The superior sequel to Edward Grabowski's classic and highly underrated Grand Prix Manager (published by MicroProse), Grand Prix Manager 2 is more of the same -- which can only be a good thing given how good the original was. Like its predecessor, GPM2 lets you manage an F1 team of your choice, giving you the entire 1996 Championship Season and dozens of Constructors' and Drivers' Championships teams to manage or compete against. Your goal, of course, is to make your team the best in the world of F1 racing. |
Edward Grabowski designed several strategy games while at Impressions, the developer known for reams of statistics -- and GPM2 is no exception. The game keeps track of hundreds of statistics and variables, all of which combine to convincingly simulate the workings of world-class F1 teams such as Benetton, McLaren, Williams, and -- of course -- Ferrari. As in real F1 racing, your success depends on many parties. It's not enough to put the best drivers behind the best cars: you must also find willing sponsors, train the most efficient crew, and manage the team's finances effectively. As in real life, the top F1 team can burn a few US$ million in a month. Therefore, financial savvy, negotiation skills, and management skills are just as important as technical know-how.

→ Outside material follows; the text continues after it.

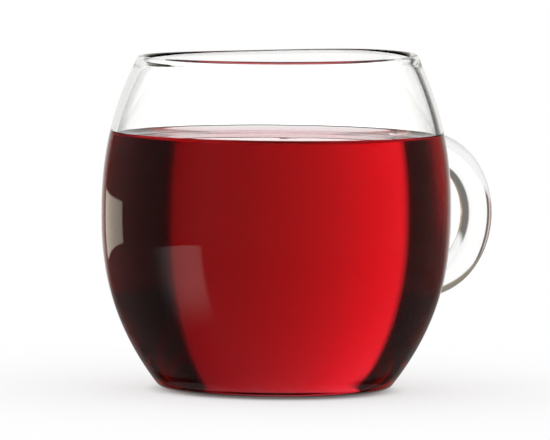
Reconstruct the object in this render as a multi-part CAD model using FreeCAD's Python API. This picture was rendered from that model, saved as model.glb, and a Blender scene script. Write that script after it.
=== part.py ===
import FreeCAD, Part
import math
import os
from FreeCAD import Vector

# A round-bellied clear glass tea mug with a solid glass-rod handle, filled with tea.
# Row frame: origin at the centre of the flat foot, +Z up, the handle along +X, mirror plane XZ.
# Millimetres throughout.

# ---- driving dimensions of the cup wall -------------------------------------------------
HEIGHT = 83.5            # foot to the top of the lip
BELLY_R = 43.7           # largest outer radius
BELLY_Z = 44.8           # height of the largest radius
RIM_R = 34.75            # outer radius that the side curve reaches at HEIGHT
SHOULDER_POWER = 2.22    # how late the side turns in above the belly
FOOT_SIDE_R = 29.6       # outer radius where the side curve meets the heel
FOOT_SIDE_Z = 1.6        # height of that point
FOOT_POWER = 2.36        # how late the side turns in below the belly
REST_R = 22.5            # radius of the flat disc that it stands on
WALL = 1.9               # wall thickness, square to the surface
BASE = 2.3               # glass under the drink
CORNER_START_Z = 6.6     # height on the outside where the inner corner starts
CORNER_IN = 3.0          # how far the inner corner reaches in beyond its tangent point
BEAD = 0.09              # how far the fire-polished lip swells on each side
BEAD_SPREAD = 1.4        # height over which the swelling fades

# ---- driving dimensions of the drink ----------------------------------------------------
TEA_LEVEL = 62.5         # height of the flat surface of the drink
MENISCUS_RISE = 3.0      # how far the drink climbs the wall
MENISCUS_REACH = 1.6     # length over which the climb fades

# ---- driving dimensions of the handle ---------------------------------------------------
ROD_R = 4.0              # radius of the solid glass rod
ROD_START_X = 40.0       # inside the wall; what reaches into the hollow is cut away with it
ROD_START_Z = 57.8       # height of the upper root
ROD_START_DEG = 25.0     # the rod leaves the cup rising by this angle
ROD_ARCS = ((17.6, 93.4), (16.7, 95.3), (39.2, 24.5))    # radius, turn in degrees; the last ends inside the cup
ROOT_FILLET = 1.5        # the melted-on glass round each root

SAMPLES = 28             # stations along each half of a side curve


# ---- the side curve, worked out from the sizes above ------------------------------------
def side(z):
    """Outer radius at height z, and its slope dr/dz."""
    if z >= BELLY_Z:
        drop, span, power = BELLY_R - RIM_R, HEIGHT - BELLY_Z, SHOULDER_POWER
        u = (z - BELLY_Z) / span
        return BELLY_R - drop * u ** power, -drop * power * u ** (power - 1) / span
    drop, span, power = BELLY_R - FOOT_SIDE_R, BELLY_Z - FOOT_SIDE_Z, FOOT_POWER
    u = (BELLY_Z - z) / span
    return BELLY_R - drop * u ** power, drop * power * u ** (power - 1) / span


def wall_point(z, depth, lip_z):
    """A point depth inside the side curve at height z, with the lip's bead; depth 0 is the outside."""
    r, slope = side(z)
    n = 1.0 / math.hypot(1.0, slope)
    swell = BEAD * math.exp(-((z - lip_z) / BEAD_SPREAD) ** 2)
    move = swell if depth == 0 else -depth - swell
    return Vector(r + move * n, 0, z - move * slope * n)


def lip_end():
    """The height on the side curve from which a half-round lip ends at HEIGHT."""
    low, high = HEIGHT - 6.0, HEIGHT
    for _ in range(60):
        z = 0.5 * (low + high)
        a, b = wall_point(z, 0, z), wall_point(z, WALL, z)
        top = 0.5 * (a.z + b.z) + 0.5 * a.distanceToPoint(b)
        low, high = (z, high) if top < HEIGHT else (low, z)
    return 0.5 * (low + high)


LIP_Z = lip_end()


def tangent(z):
    slope = side(z)[1]
    n = 1.0 / math.hypot(1.0, slope)
    return Vector(slope * n, 0, n)


def side_edge(depth, start_z):
    """A smooth edge up the side at this depth, denser towards the lip's bead."""
    points = [wall_point(start_z + (BELLY_Z - start_z) * i / SAMPLES, depth, LIP_Z) for i in range(SAMPLES)]
    bead_z = LIP_Z - 3.0 * BEAD_SPREAD
    points += [wall_point(BELLY_Z + (bead_z - BELLY_Z) * i / SAMPLES, depth, LIP_Z) for i in range(SAMPLES)]
    points += [wall_point(bead_z + (LIP_Z - bead_z) * i / 12.0, depth, LIP_Z) for i in range(13)]
    curve = Part.BSplineCurve()
    curve.interpolate(Points=points, InitialTangent=tangent(start_z), FinalTangent=tangent(LIP_Z))
    return curve.toShape(), points[0], points[-1]


def corner_edge(top, direction, floor_z, floor_r):
    """A bend, tangent to the side at top and to the level floor_z at floor_r."""
    meet = top - direction * ((top.z - floor_z) / direction.z)
    curve = Part.BezierCurve()
    curve.setPoles([Vector(floor_r, 0, floor_z), Vector(meet.x, 0, floor_z), top])
    return curve.toShape(), meet.x


def spun(edges):
    """The solid made by turning a closed outline about Z."""
    face = Part.Face(Part.Wire(Part.__sortEdges__(edges)))
    solid = face.revolve(Vector(0, 0, 0), Vector(0, 0, 1), 360)
    solid = Part.Solid(solid.Shells[0]) if solid.ShapeType != "Solid" else solid
    if solid.Volume < 0:
        solid.reverse()
    # the seam goes to the side away from the handle, so that each root is one closed edge
    solid.rotate(Vector(0, 0, 0), Vector(0, 0, 1), 180)
    return solid


axis = Vector(0, 0, 0)
outer, outer_low, outer_high = side_edge(0, FOOT_SIDE_Z)
heel, _ = corner_edge(outer_low, tangent(FOOT_SIDE_Z), 0.0, REST_R)
inner, inner_low, inner_high = side_edge(WALL, CORNER_START_Z)
corner_dir = tangent(CORNER_START_Z)
meet_r = (inner_low - corner_dir * ((inner_low.z - BASE) / corner_dir.z)).x
floor_r = meet_r - CORNER_IN
corner, _ = corner_edge(inner_low, corner_dir, BASE, floor_r)
middle = (outer_high + inner_high) * 0.5
crest = middle + tangent(LIP_Z) * (0.5 * outer_high.distanceToPoint(inner_high))
lip = Part.Arc(outer_high, crest, inner_high).toShape()

# the whole cup with nothing hollowed out: the outside, then straight across at the lip
across = Part.LineSegment(inner_high, Vector(0, 0, inner_high.z)).toShape()
down = Part.LineSegment(Vector(0, 0, inner_high.z), axis).toShape()
foot = Part.LineSegment(axis, Vector(REST_R, 0, 0)).toShape()
blank = spun([foot, heel, outer, lip, across, down])

# the hollow, up to the same level and then through the top
floor_edge = Part.LineSegment(Vector(0, 0, BASE), Vector(floor_r, 0, BASE)).toShape()
post = Part.LineSegment(Vector(0, 0, BASE), Vector(0, 0, inner_high.z)).toShape()
hollow = spun([floor_edge, corner, inner, across, post])

# ---- the handle: one rod along tangent arcs in the XZ plane -----------------------------
at = Vector(ROD_START_X, 0, ROD_START_Z)
heading = math.radians(ROD_START_DEG)
route = []
for radius, turn in ROD_ARCS:
    turn = math.radians(turn)
    centre = at + Vector(math.sin(heading), 0, -math.cos(heading)) * radius

    def on_arc(a):
        return centre + Vector(-math.sin(heading - a), 0, math.cos(heading - a)) * radius

    half, end = on_arc(0.5 * turn), on_arc(turn)
    route.append(Part.Arc(at, half, end).toShape())
    at, heading = end, heading - turn
path = Part.Wire(route)
start_dir = Vector(math.cos(math.radians(ROD_START_DEG)), 0, math.sin(math.radians(ROD_START_DEG)))
ring = Part.Wire(Part.makeCircle(ROD_R, Vector(ROD_START_X, 0, ROD_START_Z), start_dir))
rod = path.makePipeShell([ring], True, False)
if rod.Volume < 0:
    rod.reverse()

cup = blank.fuse(rod).removeSplitter()
if cup.ShapeType != "Solid":
    cup = cup.Solids[0]

# the melted-on glass where the rod meets the side: round each closed edge between the two surfaces
def is_root(edge):
    box = edge.BoundBox
    inside = box.XMin > 0.9 * side(FOOT_SIDE_Z + 18.0)[0] and box.XMax < BELLY_R + 0.5
    return inside and box.YLength > 0.3 * ROD_R and max(abs(box.YMin), abs(box.YMax)) < ROD_R + 0.5


roots = [e for e in cup.Edges if is_root(e)]
filleted = cup
if ROOT_FILLET > 0 and roots:
    try:
        trial = cup.makeFillet(ROOT_FILLET, roots)
        if trial.isValid() and trial.Volume > cup.Volume:
            filleted = trial if trial.ShapeType == "Solid" else trial.Solids[0]
    except Exception as problem:
        print("root fillet left out:", problem)

glass = filleted.cut(hollow)
glass = glass.Solids[0] if glass.ShapeType != "Solid" else glass

# ---- the drink: the hollow up to its level, with the surface climbing the wall ----------
wall_r = min(BELLY_R, side(TEA_LEVEL)[0]) - WALL
steps = 24
surface = []
for i in range(steps + 1):
    r = (wall_r + 1.5) * i / steps
    surface.append(Vector(r, 0, TEA_LEVEL + MENISCUS_RISE * math.exp((r - wall_r) / MENISCUS_REACH)))
top_curve = Part.BSplineCurve()
top_curve.interpolate(Points=surface, InitialTangent=Vector(1, 0, 0),
                      FinalTangent=Vector(1, 0, MENISCUS_RISE / MENISCUS_REACH * math.exp(1.5 / MENISCUS_REACH)))
rim_point, centre_point = surface[-1], surface[0]
above = spun([
    top_curve.toShape(),
    Part.LineSegment(rim_point, Vector(rim_point.x, 0, HEIGHT + 5)).toShape(),
    Part.LineSegment(Vector(rim_point.x, 0, HEIGHT + 5), Vector(0, 0, HEIGHT + 5)).toShape(),
    Part.LineSegment(Vector(0, 0, HEIGHT + 5), centre_point).toShape(),
])
tea = hollow.cut(above)
tea = tea.Solids[0] if tea.ShapeType != "Solid" else tea

# ---- write one STEP per piece -----------------------------------------------------------
os.makedirs("parts", exist_ok=True)
for name, solid in (("glass", glass), ("tea", tea)):
    box = solid.BoundBox
    print("%s: valid %s, closed %s, volume %.2f ml, x %.2f..%.2f y %.2f..%.2f z %.2f..%.2f, %d faces" % (
        name, solid.isValid(), solid.isClosed(), solid.Volume / 1000.0,
        box.XMin, box.XMax, box.YMin, box.YMax, box.ZMin, box.ZMax, len(solid.Faces)))
    solid.exportStep("parts/%s.step" % name)
shared = glass.common(tea)
print("overlap of glass and tea: %.4f mm3; brim volume %.1f ml; roots found %d; lip from %.2f; inner floor radius %.2f" % (
    shared.Volume, hollow.Volume / 1000.0, len(roots), LIP_Z, floor_r))
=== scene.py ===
import bpy, bmesh, math
from mathutils import Vector, Matrix
from mathutils.geometry import delaunay_2d_cdt


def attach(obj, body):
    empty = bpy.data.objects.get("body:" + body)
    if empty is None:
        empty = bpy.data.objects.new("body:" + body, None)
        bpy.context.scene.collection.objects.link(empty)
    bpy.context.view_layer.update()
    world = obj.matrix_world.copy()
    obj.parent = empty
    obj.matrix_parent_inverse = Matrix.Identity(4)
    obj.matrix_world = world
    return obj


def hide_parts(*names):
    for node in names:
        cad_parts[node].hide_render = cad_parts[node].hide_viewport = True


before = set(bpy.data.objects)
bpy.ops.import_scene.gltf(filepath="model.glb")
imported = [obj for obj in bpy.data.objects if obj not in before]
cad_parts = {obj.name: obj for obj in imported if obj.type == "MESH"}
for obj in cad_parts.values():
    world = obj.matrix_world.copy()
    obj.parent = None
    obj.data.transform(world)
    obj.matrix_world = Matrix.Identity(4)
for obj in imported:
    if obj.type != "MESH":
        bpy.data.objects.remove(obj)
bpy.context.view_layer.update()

# ------------------------------------------------------------------ sizes, in millimetres
HEIGHT, BELLY_R, BELLY_Z, RIM_R, SHOULDER_POWER = 83.5, 43.7, 44.8, 34.75, 2.22
FOOT_SIDE_R, FOOT_SIDE_Z, FOOT_POWER, REST_R = 29.6, 1.6, 2.36, 22.5
WALL, BASE, CORNER_START_Z, CORNER_IN = 1.9, 2.3, 6.6, 3.0
BEAD, BEAD_SPREAD = 0.09, 1.4
TEA_LEVEL, MENISCUS_RISE, CAPILLARY = 62.6, 1.7, 2.35   # the tea climbs the wetted wall in a capillary curve
ROD_R, ROD_START_X, ROD_START_Z, ROD_START_DEG = 4.0, 40.0, 57.8, 25.0
ROD_ARCS = ((17.6, 93.4), (16.7, 95.3), (39.2, 24.5))
ROOT_FILLET = 1.7
INTO_WALL = 0.22          # how far the tea's mesh reaches into the glass
RIM_LIFT = 1.2            # the blown rim stands a little higher over the handle
HANDLE_DEG = 0.0          # direction of the handle about +Z, from +X
VIEW_DEG = 38.0           # how far the handle is turned away from the camera
SEGMENTS = 192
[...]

As an almost complete novice in this genre, I can't vouch for the realism of GPM2. But given the high regard the first game received from F1 gaming gurus and the usually high realism standard of Grabowski's past titles, I have no doubt this game is just as realistic as fans would want -- perhaps even more so, given the level of detail. Being a fan of business simulations, I found GPM2 a fun and addictive game. The financial management aspect is quite challenging, too -- especially since it's a long time between the date that you spend (mostly the sponsor's) money, and the date your team wins it back. With a plethora of options, decent graphics, and reams of statistics, GPM2 will certainly appeal not only to F1 fans, but also business sim gamers everywhere. Two thumbs up, way up!